Output exactly the lines that run from the line containing "add(rod(vent.offset(0.3), 11, 4))" through the line containing "obj.matrix_world = world", with both ends included.

-.-.-

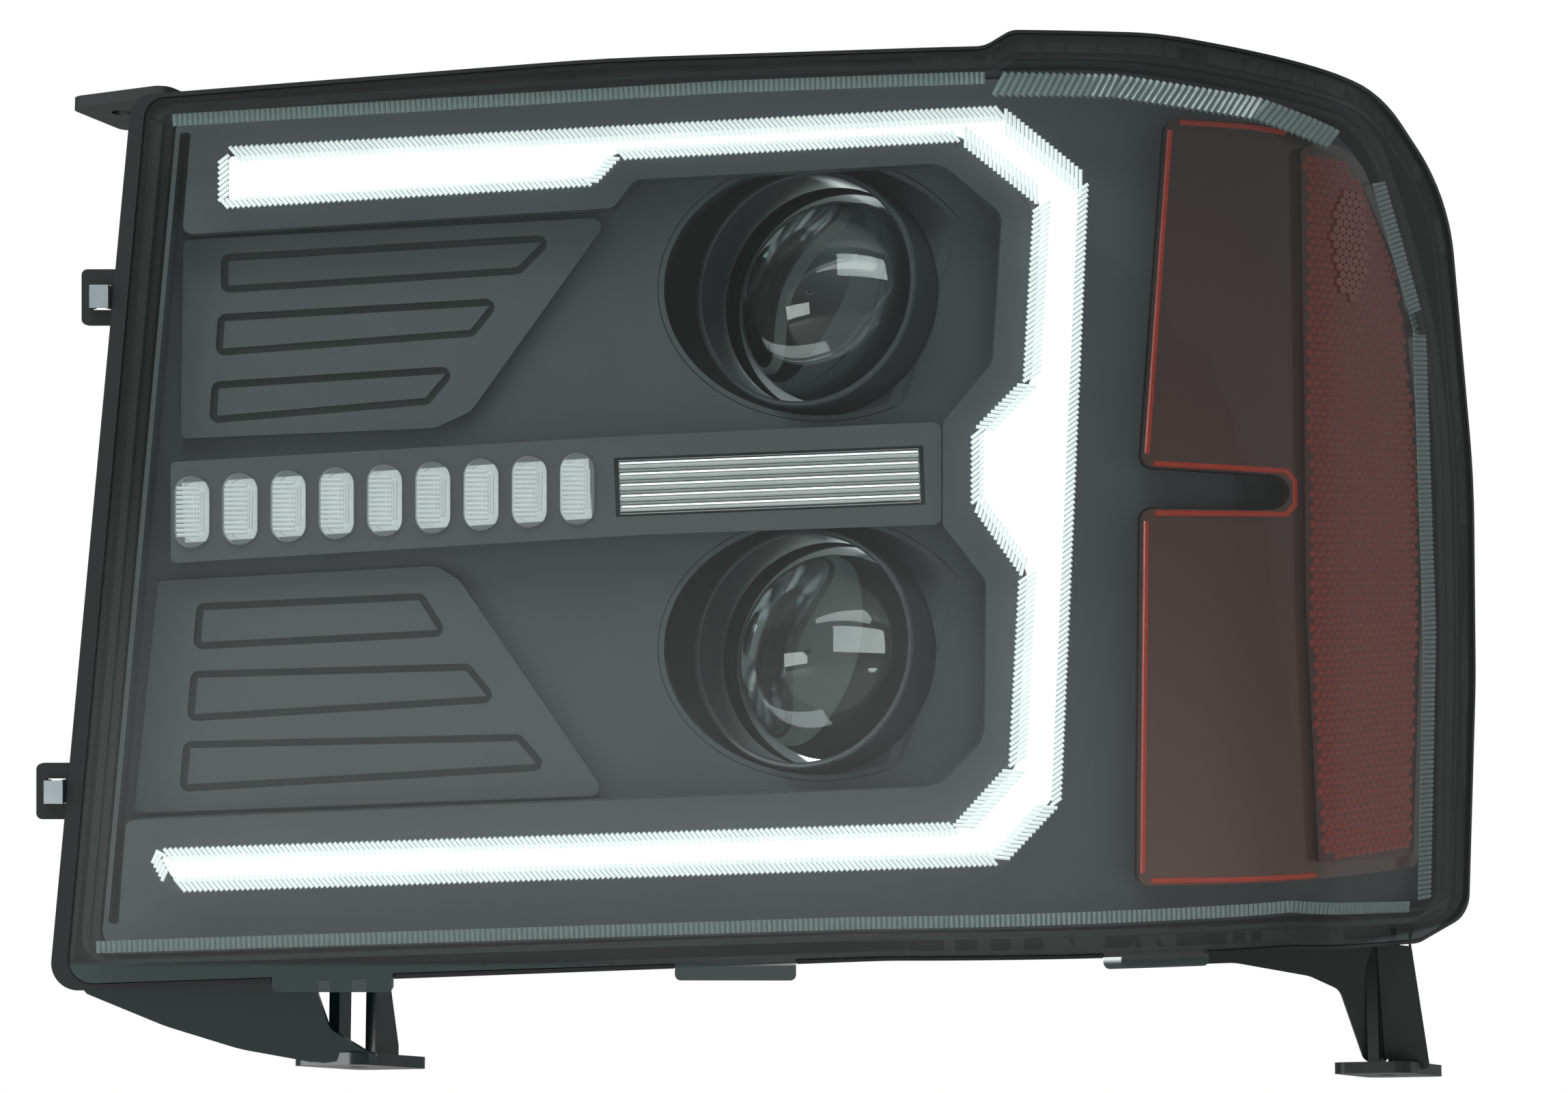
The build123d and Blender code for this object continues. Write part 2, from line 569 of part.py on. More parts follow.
with BuildPart() as turn_socket:
    add(rod(TURN.offset(-7), SOCKET_R, 14.1))
    add(rod(TURN.offset(7.0), SOCKET_R + 5, 3.5))
    with BuildSketch(TURN.offset(10.4)):
        Rectangle(9, 30)
    extrude(amount=9)
    with BuildSketch(TURN.offset(10.3)):
        Rectangle(14, 18)
    extrude(amount=16)
write(turn_socket.part, "turn_socket")
write(ring(TURN.offset(6.05), SOCKET_R + 0.1, SOCKET_R + 3.2, 0.9), "turn_socket_seal")
with BuildPart() as turn_bulb:
    add(rod(TURN.offset(-13), 7.5, 5.9))
    add(rod(TURN.offset(-30), 9.5, 17.5))
    with BuildSketch(TURN.offset(-30)):
        Circle(9.5)
    extrude(amount=-5, taper=35)
write(turn_bulb.part, "turn_bulb")

# ---------------------------------------------------------------- projector modules on their carrier
for name, centre in (("upper", UPPER), ("lower", LOWER)):
    sphere_r = (LENS_R**2 + LENS_DOME**2) / (2 * LENS_DOME)
    with BuildPart() as projector_lens:
        with BuildSketch(Plane(centre, x_dir=(1, 0, 0), z_dir=(0, 0, 1))):
            with BuildLine():
                dome = ThreePointArc(
                    (0, -LENS_DOME),
                    (sphere_r * sin(radians(32)), -LENS_DOME + sphere_r * (1 - cos(radians(32)))),
                    (LENS_R, 0),
                )
                Polyline(dome @ 1, (LENS_R + 1.2, 0), (LENS_R + 1.2, 3), (0, 3), (0, -LENS_DOME))
            make_face()
        revolve(axis=Axis(centre, (0, 1, 0)))
    write(projector_lens.part, f"{name}_projector_lens")
    retainer = [
        (LENS_R + 0.1, -1), (LENS_R + 3.4, -1), (LENS_R + 3.4, 9), (BARREL_R + 0.05, 9),
        (BARREL_R + 0.05, -0.02), (LENS_R + 0.1, -0.02),
    ]
    write(turned(centre, retainer), f"{name}_lens_retainer")
    barrel = [
        (LENS_R - 1.8, 3.1), (BARREL_R, 3.1), (BARREL_R, 56), (BARREL_R - 6, 56), (BARREL_R - 6, 54),
        (BARREL_R - 3, 52), (BARREL_R - 3, 8), (LENS_R - 1.8, 6),
    ]
    write(turned(centre, barrel), f"{name}_barrel")
    with BuildPart() as bowl_shell:
        with BuildSketch(Plane(centre, x_dir=(1, 0, 0), z_dir=(0, 0, 1))):
            with BuildLine():
                outer_curve = ThreePointArc((BARREL_R - 1, 60), (30.5, 86), (11, 108))
                inner_curve = ThreePointArc((BARREL_R - 3, 60), (28.7, 84.6), (11, 105.6))
                Line(outer_curve @ 1, inner_curve @ 1)
                Polyline(
                    outer_curve @ 0, (BARREL_R, 60), (BARREL_R, 56.1), (BARREL_R - 6, 56.1),
                    (BARREL_R - 6, 58), (BARREL_R - 3, 59), inner_curve @ 0,
                )
            make_face()
        revolve(axis=Axis(centre, (0, 1, 0)))
    write(bowl_shell.part, f"{name}_reflector_bowl")
    bulb = [
        (0, 76), (4.5, 78), (5.5, 82), (5.5, 104), (10.8, 104), (10.8, 108.2), (15, 108.2), (15, 112),
        (12, 112), (12, 128), (0, 128),
    ]
    write(turned(centre, bulb), f"{name}_bulb")

with BuildPart() as cutoff_shield:
    with BuildSketch(behind(UPPER.X, UPPER.Z, UPPER.Y + 46)):
        Circle(BARREL_R - 3.1)
        with Locations((0, 20)):
            Rectangle(80, 40, mode=Mode.SUBTRACT)
        with Locations((-16.5, 0)):
            Rectangle(33, 3)
    extrude(amount=1.5)
    with BuildSketch(behind(UPPER.X, UPPER.Z, UPPER.Y + 46)):
        Circle(BARREL_R - 3.1)
        Circle(BARREL_R - 6, mode=Mode.SUBTRACT)
    extrude(amount=4)
write(cutoff_shield.part, "cutoff_shield")

FRAME_T = 8.0
NUT_BLOCK = 16.0
FRAME = Plane((0, PIVOT_Y - FRAME_T / 2, 0), x_dir=(1, 0, 0), z_dir=(0, -1, 0))
with BuildPart() as carrier_frame:
    with BuildSketch(FRAME):
        with Locations((UPPER.X, UPPER.Z), (LOWER.X, LOWER.Z)):
            Circle(BARREL_R + 7)
        with Locations((159.5, PIVOT_Z)):
            Rectangle(40, 60)
        with Locations(((PIVOT_POST_X[0] + PIVOT_POST_X[1]) / 2, PIVOT_Z)):
            Rectangle(PIVOT_POST_X[1] - PIVOT_POST_X[0] - 3, 16)
        with Locations((SCREW_X, SCREW_Z + 4)):
            Rectangle(NUT_BLOCK + 6, NUT_BLOCK + 8)
        with Locations((UPPER.X, UPPER.Z), (LOWER.X, LOWER.Z)):
            Circle(BARREL_R + 0.05, mode=Mode.SUBTRACT)
        with Locations((SCREW_X, SCREW_Z)):
            Rectangle(NUT_BLOCK - 4, NUT_BLOCK - 4, mode=Mode.SUBTRACT)
    extrude(amount=-FRAME_T)
    for inner_x, side in ((PIVOT_POST_X[0], -1), (PIVOT_POST_X[1], 1)):
        add(rod(Plane((inner_x - side * 4, PIVOT_Y, PIVOT_Z), z_dir=(side, 0, 0)), PIN_R, POST_T + 6))
write(carrier_frame.part, "carrier_frame")

with BuildPart() as pivot_bushes:
    for inner_x, side in ((PIVOT_POST_X[0], 1), (PIVOT_POST_X[1], -1)):
        outer_face = inner_x - side * POST_T
        add(ring(Plane((outer_face, PIVOT_Y, PIVOT_Z), z_dir=(side, 0, 0)), PIN_R + RUNNING, 6.98, POST_T))
write(pivot_bushes.part, "pivot_bushes")

with BuildPart() as aim_nut:
    with BuildSketch(behind(SCREW_X, SCREW_Z, PIVOT_Y - 5)):
        Rectangle(NUT_BLOCK - 4.05, NUT_BLOCK - 4.05)
        Circle(SCREW_R + 0.6, mode=Mode.SUBTRACT)
    extrude(amount=10)
write(aim_nut.part, "aim_nut")

with BuildPart() as aim_screw:
    add(rod(behind(SCREW_X, SCREW_Z, PIVOT_Y - 20), SCREW_R, SCREW_BOSS_Y + 8 - PIVOT_Y + 20.5))
    add(rod(behind(SCREW_X, SCREW_Z, SCREW_BOSS_Y - 10.5), 5.5, 2.3))
    with BuildSketch(behind(SCREW_X, SCREW_Z, SCREW_BOSS_Y + 8.3)):
        RegularPolygon(5.2, 6)
    extrude(amount=7)
    with BuildSketch(behind(SCREW_X, SCREW_Z, SCREW_BOSS_Y + 8.3)):
        Circle(7)
    extrude(amount=1.6)
write(aim_screw.part, "aim_screw")

# ---------------------------------------------------------------- rear caps
for name, centre in (("upper", UPPER), ("lower", LOWER)):
    with BuildPart() as rear_cap:
        add(turned(centre, [
            (0, CAP_AT + 6), (20, CAP_AT + 6), (24, CAP_AT + 1), (24, CAP_AT - 13.5), (27.2, CAP_AT - 13.5),
            (27.2, CAP_AT + 1.6), (37, CAP_AT + 1.6), (37, CAP_AT + 5), (28, CAP_AT + 5), (22, CAP_AT + 9),
            (0, CAP_AT + 9),
        ]))
        for turn in range(LUGS):
            with BuildSketch(beam(centre, CAP_AT - 13.5)):
                with Locations(Rotation(0, 0, turn * 360 / LUGS)):
                    add(sector(25, 30.6, LUG_ARC))
            extrude(amount=3.2)
        with BuildSketch(beam(centre, CAP_AT + 8)):
            SlotOverall(50, 8)
        extrude(amount=8)
    write(rear_cap.part, f"{name}_rear_cap")
    write(ring(beam(centre, CAP_AT + 0.05), 31.5, 35, 1.5), f"{name}_cap_seal")

# ---------------------------------------------------------------- brackets, screws and fittings
PLATE_T = 4.0
INBOARD_PLATE = [
    (-232, -135, 2), (-235, -149, 3), (-207, -160.5, 60), (-182, -168.2, 60), (-158, -172.5, 3),
    (-132, -171.6, 1), (-140, -168.8, 5), (-152, -161.5, 6), (-156, -150, 4), (-156, -135, 2),
]
OUTBOARD_PLATE = [
    (120, -146, 1), (120, -149.2, 1), (160, -147.8, 20), (186.5, -152.5, 12), (197.5, -157.5, 6),
    (206, -182, 3), (211, -185.5, 2), (229.5, -185.5, 2), (222.5, -140, 3), (226, -128, 1), (150, -128, 1),
]
bucket_room = bucket(outline(RIM_EDGE, -BUCKET_INSET + 0.05), RIM_NEAR - 30, -1)
rim_room = layer(outline(RIM_EDGE, 0.3), FLANGE_NEAR - 6, RIM_FAR + 0.3, False)
OUT_FOOT = Vector(294, 221, 0)
for name, plate, depth, foot, wing in (
    ("inboard_bracket", INBOARD_PLATE, 40.0, Vector(0, 0, 0), (-192, 60)),
    ("outboard_bracket", OUTBOARD_PLATE, 128.0, OUT_FOOT, (200, 34)),
):
    with BuildPart() as bracket:
        add(prism(outline(plate), depth, depth + PLATE_T))
        with BuildSketch(Plane(foot, x_dir=(1, 0, 0), z_dir=(0, 0, 1))):
            with Locations((0, 2)):
                RectangleRounded(28, 46, 5)
        extrude(amount=FOOT_T)
        with BuildSketch(FACE.offset(-depth)):
            with Locations((wing[0], -137)):
                Rectangle(wing[1], 14, rotation=1.8)
        extrude(amount=-30)
        with BuildSketch(Plane(foot + Vector(0, -16, 2), x_dir=(0, 1, 0), z_dir=(1, 0, 0))):
            with BuildLine():
                Polyline((0, 0), (40, 0), (40, 6), (24, 60), (0, 60), close=True)
            make_face()
        extrude(amount=PLATE_T / 2, both=True)
        add(bucket_room, mode=Mode.SUBTRACT)
        add(rim_room, mode=Mode.SUBTRACT)
        add(rod(Plane(foot + Vector(0, 0, -5), z_dir=(0, 0, 1)), 8.5, 5), mode=Mode.SUBTRACT)
        add(rod(Plane(foot + Vector(0, 0, FOOT_T), z_dir=(0, 0, 1)), 8.5, 40), mode=Mode.SUBTRACT)
        add(rod(Plane(foot + Vector(0, 0, -5), z_dir=(0, 0, 1)), BOLT_R, 20), mode=Mode.SUBTRACT)
    write(bracket.part, name)

with BuildPart() as bezel_screws:
    for boss_u, boss_v in BOSSES:
        top = facing(boss_u, boss_v, FLOOR - 0.1 + skin(boss_u))
        add(rod(top, 4, 0.9))
        add(rod(top, 1.9, -16))
write(bezel_screws.part, "bezel_screws")

with BuildPart() as ear_clips:
    for ear_u, ear_v in EARS:
        for side in (-1, 1):
            with BuildSketch(FACE.offset(-EAR_DEPTH + 1.5)):
                with Locations((ear_u + side * 2.6, ear_v)):
                    Rectangle(1.0, 7.6)
            extrude(amount=-9)
        with BuildSketch(FACE.offset(-EAR_DEPTH + 1.6)):
            with Locations((ear_u, ear_v)):
                Rectangle(6.2, 7.6)
        extrude(amount=-1.2)
write(ear_clips.part, "ear_clips")

with BuildPart() as led_driver:
    with BuildSketch(DRIVER.offset(0.2)):
        RectangleRounded(84, 62, 5)
    extrude(amount=3)
    with BuildSketch(DRIVER.offset(3)):
        RectangleRounded(70, 52, 4)
    extrude(amount=15)
    for i in range(9):
        with BuildSketch(DRIVER.offset(18)):
            with Locations(((i - 4) * 7.6, 0)):
                Rectangle(2, 46)
        extrude(amount=6)
write(led_driver.part, "led_driver")

with BuildPart() as connector_inlet:
    with BuildSketch(INLET.offset(0.2)):
        RectangleRounded(46, 30, 3)
    extrude(amount=3)
    with BuildSketch(INLET.offset(3)):
        RectangleRounded(34, 20, 3)
    extrude(amount=20)
    with BuildSketch(INLET.offset(7)):
        RectangleRounded(30, 16, 2)
    extrude(amount=16, mode=Mode.SUBTRACT)
    with BuildSketch(INLET.offset(7)):
        with GridLocations(5, 6, 4, 2):
            Rectangle(1.6, 0.8)
    extrude(amount=5)
write(connector_inlet.part, "connector_inlet")

with BuildPart() as vent_caps:
    for vent_u, vent_v in VENTS:
        vent = Plane(place(vent_u, vent_v, back_wall(vent_u)), x_dir=drive_wall, z_dir=DRIVER.z_dir)
        add(rod(vent.offset(0.3), 11, 4))
        add(rod(vent.offset(4.2), 8, 12))
write(vent_caps.part, "vent_caps")
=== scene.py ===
"""Truck headlamp: finishes, fine surface detail, stage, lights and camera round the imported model."""

import math

import bmesh
import bpy
from mathutils import Matrix, Vector
from mathutils.bvhtree import BVHTree


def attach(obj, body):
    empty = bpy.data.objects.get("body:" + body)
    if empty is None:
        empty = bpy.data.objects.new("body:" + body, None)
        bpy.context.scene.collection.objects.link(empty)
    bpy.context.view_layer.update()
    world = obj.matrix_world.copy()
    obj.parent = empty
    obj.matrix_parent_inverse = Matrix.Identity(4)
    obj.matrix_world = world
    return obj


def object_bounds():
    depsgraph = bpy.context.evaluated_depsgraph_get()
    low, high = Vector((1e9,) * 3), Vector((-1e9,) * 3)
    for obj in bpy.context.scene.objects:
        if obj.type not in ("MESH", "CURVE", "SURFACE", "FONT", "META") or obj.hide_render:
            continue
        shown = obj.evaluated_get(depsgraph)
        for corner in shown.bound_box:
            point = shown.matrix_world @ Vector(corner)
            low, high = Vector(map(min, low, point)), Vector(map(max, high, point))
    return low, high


bl_info = {
    "name": "Truck headlamp",
    "version": (1, 0, 0),
    "blender": (4, 5, 0),
    "location": "3D View > Sidebar > Headlamp",
    "description": "Gives the packed headlamp its finishes, fluting, glow, stage and camera",
    "category": "Object",
}

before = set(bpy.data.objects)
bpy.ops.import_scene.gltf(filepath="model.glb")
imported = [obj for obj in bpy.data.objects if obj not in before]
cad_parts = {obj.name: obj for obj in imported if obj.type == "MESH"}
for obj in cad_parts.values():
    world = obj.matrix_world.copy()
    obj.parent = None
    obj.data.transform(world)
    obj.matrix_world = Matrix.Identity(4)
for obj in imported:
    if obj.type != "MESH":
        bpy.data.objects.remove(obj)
CAD_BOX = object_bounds()

# ------------------------------------------------------------------ the lamp's own axes, in metres
SWEEP = math.radians(25.0)
LEAN = math.radians(9.0)
FACE_ORIGIN = Vector((0.168, -0.018, 0.165))
ACROSS = Vector((math.cos(SWEEP), math.sin(SWEEP), 0.0))
OUT = Vector((math.sin(SWEEP) * math.cos(LEAN), -math.cos(SWEEP) * math.cos(LEAN), -math.sin(LEAN)))
UP = OUT.cross(ACROSS)
MM = 0.001
SKIN_SLOPE = -4.0 / 350.0  # the cover's outer surface, in millimetres of depth for each across
SKIN_AT_MIDDLE = 4.0 - 262.0 * 4.0 / 350.0
COVER_WALL = 2.8
POLYMER_IOR = 1.49
MIRROR_AT_A_SLANT = 0.13  # the most that clear plastic mirrors, seen along its skin
# painted shade: the louvre panels are painted nearly black between these depths below the skin
PAINTED_SHADE_DEPTHS = (34.75, 35.6)  # the sunk bands of the louvre panels, below the cover's surface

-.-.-

Correct answer:
        add(rod(vent.offset(0.3), 11, 4))
        add(rod(vent.offset(4.2), 8, 12))
write(vent_caps.part, "vent_caps")
=== scene.py ===
"""Truck headlamp: finishes, fine surface detail, stage, lights and camera round the imported model."""

import math

import bmesh
import bpy
from mathutils import Matrix, Vector
from mathutils.bvhtree import BVHTree


def attach(obj, body):
    empty = bpy.data.objects.get("body:" + body)
    if empty is None:
        empty = bpy.data.objects.new("body:" + body, None)
        bpy.context.scene.collection.objects.link(empty)
    bpy.context.view_layer.update()
    world = obj.matrix_world.copy()
    obj.parent = empty
    obj.matrix_parent_inverse = Matrix.Identity(4)
    obj.matrix_world = world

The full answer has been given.